Teamsters Organizing Amazon Delivery Drivers
There’s too much to say about Sean O’Brien’s refusal to endorse Harris and much has already been said, so let me just add one thing–he was the anti-corruption candidate in the Teamsters election and he is acting that way. Say of that what you will.
Several hundred Amazon drivers organizing with the Teamsters have reached the threshold for a union vote at Amazon’s DBK4 warehouse in Queens, New York.
A majority of drivers at three of the site’s Delivery Service Partner (DSP) contractors have now signed union authorization cards as of this morning. Amazon will now be forced to either recognize the union or contest the card count and officially hold an election.
The organizing drive in Queens directly follows a recent ruling from the National Labor Relations Board in August deeming Amazon a joint employer of its DSP contractors, with full legal responsibilities for the labor force.
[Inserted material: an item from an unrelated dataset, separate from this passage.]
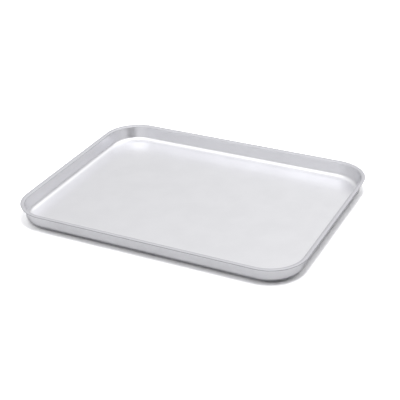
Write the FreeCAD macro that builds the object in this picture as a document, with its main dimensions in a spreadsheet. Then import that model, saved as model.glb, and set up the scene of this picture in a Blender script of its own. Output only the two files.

“The NLRB made clear that Amazon has a legal obligation to bargain with its drivers and meet them at the negotiating table to improve wages, working conditions, safety standards, and everything in between,” said Sean O’Brien, president of the International Brotherhood of Teamsters. “Hundreds of Amazon delivery drivers from Queens will now have the full backing of more than 1.3 million Teamsters nationwide.”
he decision by an NLRB regional judge in Los Angeles could deal a significant blow to Amazon’s third-party business model of outsourcing last-mile delivery. The company has long relied on a system of enforcing restrictive contracts with DSPs to officially manage low-paid drivers while evading any culpability for union busting or workplace violations that take place on the job.
The announcement is also a major boost to the Teamsters’ efforts to organize Amazon workers. Teamsters are aggressively moving forward to unionize Amazon’s thousands of DSPs across the country as though these contractors are official arms of the company. At the same time, the union is also actively organizing the Amazon-run warehouses, building off the Amazon Labor Union’s victory in Staten Island in 2022 before affiliating with the Teamsters this summer. That warehouse has yet to complete a first contract.
The joint employer ruling involved an Amazon facility in Palmdale, California. Last year, after the Teamsters organized Battle-Tested Strategies, a DSP contractor, Amazon simply terminated its relationship with the company. The Teamsters filed an unfair labor practice, and a regional director at the NLRB issued a preliminary ruling in their favor in August. If the two parties don’t settle, which is unlikely, then the case will be brought before an NLRB judge.
And yes, feel free to point out that the great irony of all this is that the joint-employer rule would be about the first thing overturned by the Trump NLRB O’Brien personally seems to want.